Developments needed for domgas demand
Workers at Chevron's Gorgon gas plant.

Chevron and Newcrest Mining have signed a supply deal for 16 petajoules of domestic gas until 2023, while a new analysis of the state’s gas market says the Scarborough and Browse developments are necessary to ensure sufficient supply.

The gas will be sourced from Chevron’s equity shares in Wheatstone, Gorgon, and North West Shelf Venture.

Newcrest operates gold mines, including Telfer in Western Australia.

The deal equates to about 12 terajoules of gas a day, roughly 1 per cent of the state’s usage.

There have been a series of domgas deals in the past year, including Alcoa of Australia in December 2018, which signed on with BHP, Woodside Petroleum and Chevron.

Worsley announced deals in July with Chevron and Woodside.

Also that month, Alinta inked a contract with Beach Energy.

Meanwhile, the Australian Energy Market Operator today released its gas statement of opportunities report, which said committed and prospective major projects in WA could add to gas demand by more than 20 per cent by 2025.

That would help lift demand from 1,046TJ/d next year to 1,165TJ/d in 2029.

On a high case projection, demand would be even higher at 1,355TJ/d.

“Strong global demand for battery-related commodities, including lithium, cobalt, and nickel, is expected to drive general mining sector gas demand growth at an average annual rate of 1.1 per cent over the outlook period,” the report said.

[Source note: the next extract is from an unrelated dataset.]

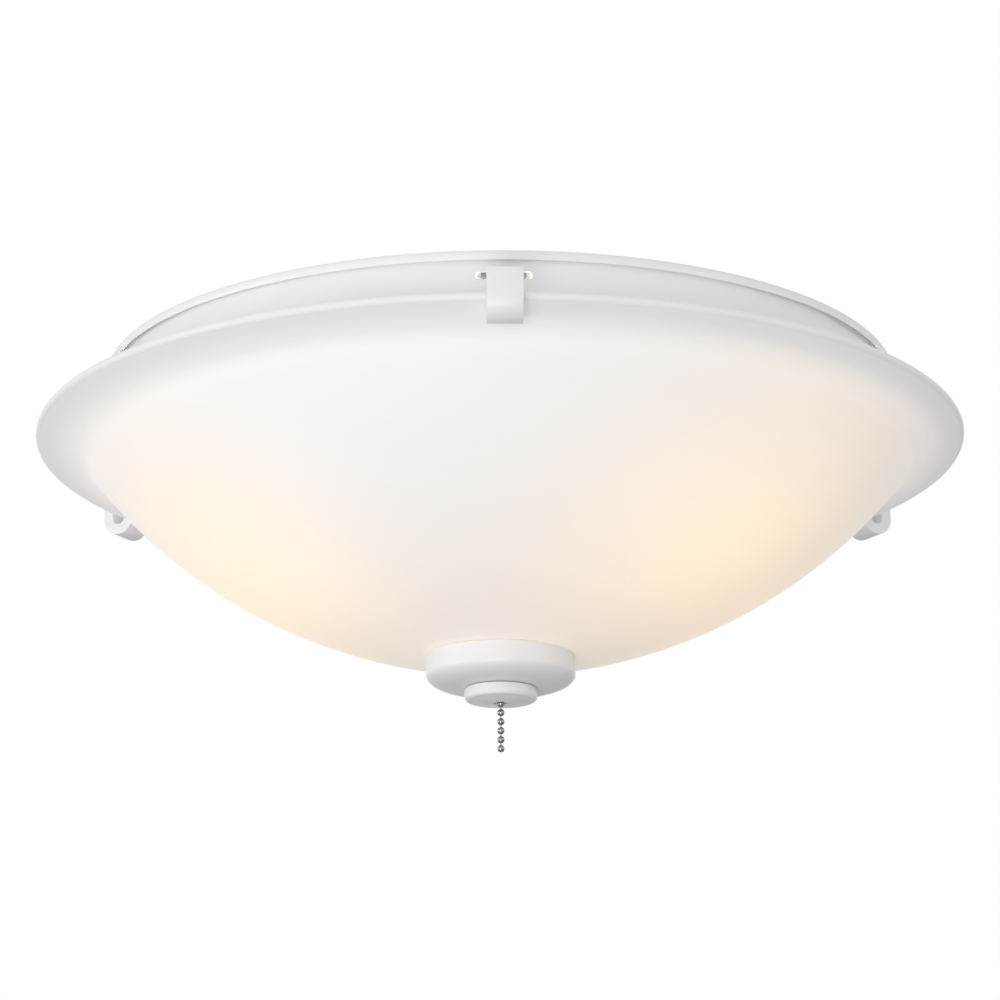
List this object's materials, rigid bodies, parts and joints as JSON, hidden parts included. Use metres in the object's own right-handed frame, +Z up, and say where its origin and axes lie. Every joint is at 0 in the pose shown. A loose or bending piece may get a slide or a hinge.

“On average over the outlook period, gas demand from gas-powered generation in the South West Interconnected System is expected to grow at an average annual rate of 1.2 per cent in the base scenario, from 112 TJ/day in 2020 to 125 TJ/day in 2029.”

On the supply side, production is expected to exceed demand, the report said.

“Potential gas supply is forecast to decline at an average annual rate of 1.5 per cent over the outlook period, in line with reserve depletion at existing production facilities,” the report said. 

“Prospective supply sources are expected to be available and economically viable to enter the market in 2022, 2024 and 2026, partly offsetting the decline in potential gas supply from existing production facilities.”

The prospective sources include Scarborough and Browse.

But those projects will be necessary to offset falling production at existing facilities, the report said.